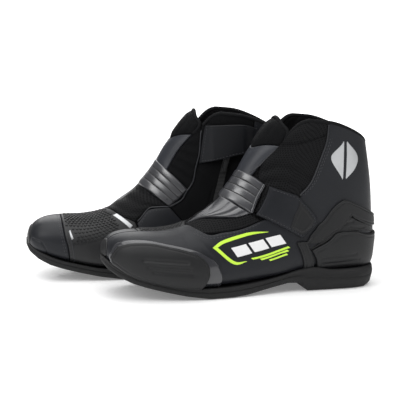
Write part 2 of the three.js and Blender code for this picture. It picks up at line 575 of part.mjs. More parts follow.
  const pullerY = pivotY - PULLER_LENGTH / 2 + PULLER_THICKNESS / 2;
  add("zip_puller", boxOn(PULLER_WIDTH, PULLER_LENGTH, PULLER_THICKNESS, pullerY, pullerZ), MATERIAL.zip);

  // The flap over the top of the zip is sewn along its front edge and stands off over the slider.
  const rampAt = (t, angle) => {
    const ahead = (BOOT_LENGTH / 2 - onLast(t, angle).x) / grade.length;
    const { smoothstep } = THREE.MathUtils;
    const rise = smoothstep(105 - ahead, 0, 14) * smoothstep(ahead - 47, 0, 14);
    return first + FLAP_BULGE * rise;
  };
  const flapLayer = layer(rampAt, (t, angle) => rampAt(t, angle) + FLAP_THICKNESS, 4 * COLUMNS);
  add("closure_flap", flapLayer.intersect(sideCut(outline(FLAP), ...INNER, 0)), MATERIAL.leather);
  return boot;
}

// ---- The pair ----
const pair = new THREE.Group();
const leftBoot = makeBoot("left");
const rightBoot = makeBoot("right");
rightBoot.scale.y = -1;
rightBoot.position.set(-RIGHT_BOOT.ahead, RIGHT_BOOT.aside, 0);
rightBoot.rotation.z = THREE.MathUtils.degToRad(-RIGHT_BOOT.turn);
pair.add(leftBoot, rightBoot);

// The frame's origin is at the middle of the pair's footprint, on the ground.
const bounds = new THREE.Box3().setFromObject(pair, true);
const middle = bounds.getCenter(new THREE.Vector3());
middle.z = bounds.min.z;
for (const boot of [leftBoot, rightBoot]) boot.position.sub(middle);

export default pair;
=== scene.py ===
"""A pair of ankle-high riding boots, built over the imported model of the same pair.

Each boot is drawn once and made twice. In the drawing, x runs ahead from the heel's back, y to the
outer side and z up, in millimetres; every boot's own matrix takes the drawing into the row frame.
"""
import json
import math
import sys

import bmesh
import bpy
import numpy as np
from bpy.props import FloatProperty, FloatVectorProperty, IntProperty, PointerProperty
from mathutils import Matrix, Vector
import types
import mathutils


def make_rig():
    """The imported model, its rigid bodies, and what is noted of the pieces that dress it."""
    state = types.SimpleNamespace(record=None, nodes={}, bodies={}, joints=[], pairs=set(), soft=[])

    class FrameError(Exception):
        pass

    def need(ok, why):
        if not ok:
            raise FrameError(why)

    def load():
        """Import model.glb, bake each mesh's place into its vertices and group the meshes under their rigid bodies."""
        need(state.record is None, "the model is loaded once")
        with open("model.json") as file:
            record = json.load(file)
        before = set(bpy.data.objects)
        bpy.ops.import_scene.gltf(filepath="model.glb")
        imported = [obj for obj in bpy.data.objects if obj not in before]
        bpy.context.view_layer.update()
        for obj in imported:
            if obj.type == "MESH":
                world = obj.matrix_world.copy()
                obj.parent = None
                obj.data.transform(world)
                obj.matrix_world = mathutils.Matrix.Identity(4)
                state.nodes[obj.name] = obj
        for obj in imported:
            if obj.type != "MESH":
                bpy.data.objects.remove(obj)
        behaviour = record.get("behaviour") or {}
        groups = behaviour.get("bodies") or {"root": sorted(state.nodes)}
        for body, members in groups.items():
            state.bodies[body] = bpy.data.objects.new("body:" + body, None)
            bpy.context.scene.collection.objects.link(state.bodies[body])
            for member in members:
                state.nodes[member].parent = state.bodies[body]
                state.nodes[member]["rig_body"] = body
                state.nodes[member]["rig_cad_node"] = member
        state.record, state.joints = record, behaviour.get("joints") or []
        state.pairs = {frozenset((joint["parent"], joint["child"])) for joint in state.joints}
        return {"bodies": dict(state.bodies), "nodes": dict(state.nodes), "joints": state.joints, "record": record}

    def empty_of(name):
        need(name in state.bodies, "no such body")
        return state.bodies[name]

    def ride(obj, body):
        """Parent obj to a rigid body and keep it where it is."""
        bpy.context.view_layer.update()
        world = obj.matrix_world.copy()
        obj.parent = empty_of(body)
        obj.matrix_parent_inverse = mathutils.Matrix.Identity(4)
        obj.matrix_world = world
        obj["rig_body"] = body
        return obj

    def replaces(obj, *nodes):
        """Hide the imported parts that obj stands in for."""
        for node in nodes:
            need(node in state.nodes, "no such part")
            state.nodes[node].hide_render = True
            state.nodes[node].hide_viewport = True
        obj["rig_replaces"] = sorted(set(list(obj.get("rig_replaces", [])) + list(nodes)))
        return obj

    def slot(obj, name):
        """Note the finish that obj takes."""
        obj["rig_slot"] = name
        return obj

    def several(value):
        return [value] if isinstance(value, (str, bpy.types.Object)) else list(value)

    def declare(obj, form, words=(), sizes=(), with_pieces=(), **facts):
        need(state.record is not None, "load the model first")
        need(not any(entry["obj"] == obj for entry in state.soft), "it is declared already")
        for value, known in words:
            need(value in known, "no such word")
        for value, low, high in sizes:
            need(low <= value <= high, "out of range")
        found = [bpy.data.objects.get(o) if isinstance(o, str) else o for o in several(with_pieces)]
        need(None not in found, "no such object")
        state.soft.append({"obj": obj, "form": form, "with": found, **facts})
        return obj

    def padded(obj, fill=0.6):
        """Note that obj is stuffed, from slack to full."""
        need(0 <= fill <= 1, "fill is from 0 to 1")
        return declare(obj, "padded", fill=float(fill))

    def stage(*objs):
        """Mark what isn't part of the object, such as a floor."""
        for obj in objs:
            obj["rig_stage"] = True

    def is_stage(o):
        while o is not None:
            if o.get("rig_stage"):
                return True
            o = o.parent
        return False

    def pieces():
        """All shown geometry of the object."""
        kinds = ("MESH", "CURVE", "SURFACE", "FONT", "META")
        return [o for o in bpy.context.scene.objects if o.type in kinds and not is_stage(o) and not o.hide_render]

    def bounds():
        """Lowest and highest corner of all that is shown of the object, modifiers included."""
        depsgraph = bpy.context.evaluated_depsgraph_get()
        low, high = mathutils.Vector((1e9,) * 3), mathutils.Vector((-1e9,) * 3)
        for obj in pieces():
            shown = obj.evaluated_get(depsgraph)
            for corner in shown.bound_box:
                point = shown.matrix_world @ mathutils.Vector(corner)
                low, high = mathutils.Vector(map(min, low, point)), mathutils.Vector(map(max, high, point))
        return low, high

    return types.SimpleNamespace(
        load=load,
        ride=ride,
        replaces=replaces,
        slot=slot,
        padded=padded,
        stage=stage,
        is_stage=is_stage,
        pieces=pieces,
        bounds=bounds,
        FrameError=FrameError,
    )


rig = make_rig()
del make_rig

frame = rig.load()
CAD_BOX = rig.bounds()

bl_info = {
    "name": "Riding boots",
    "version": (1, 0, 0),
    "blender": (4, 5, 0),
    "location": "View3D > Sidebar > Boots",
    "description": "Builds a pair of short riding boots piece by piece",
    "category": "Add Mesh",
}

MM = 0.001
SIDES = ("left", "right")

# ---- The boot's form ----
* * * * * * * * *
§ REQUIRED WORK
Return, unchanged, the run of lines above that opens with the line containing "on the ground." and closes with the line containing "raise FrameError(why)". Include both.

§ PROBLEM SOLUTION
// The frame's origin is at the middle of the pair's footprint, on the ground.
const bounds = new THREE.Box3().setFromObject(pair, true);
const middle = bounds.getCenter(new THREE.Vector3());
middle.z = bounds.min.z;
for (const boot of [leftBoot, rightBoot]) boot.position.sub(middle);

export default pair;
=== scene.py ===
"""A pair of ankle-high riding boots, built over the imported model of the same pair.

Each boot is drawn once and made twice. In the drawing, x runs ahead from the heel's back, y to the
outer side and z up, in millimetres; every boot's own matrix takes the drawing into the row frame.
"""
import json
import math
import sys

import bmesh
import bpy
import numpy as np
from bpy.props import FloatProperty, FloatVectorProperty, IntProperty, PointerProperty
from mathutils import Matrix, Vector
import types
import mathutils


def make_rig():
    """The imported model, its rigid bodies, and what is noted of the pieces that dress it."""
    state = types.SimpleNamespace(record=None, nodes={}, bodies={}, joints=[], pairs=set(), soft=[])

    class FrameError(Exception):
        pass

    def need(ok, why):
        if not ok:
            raise FrameError(why)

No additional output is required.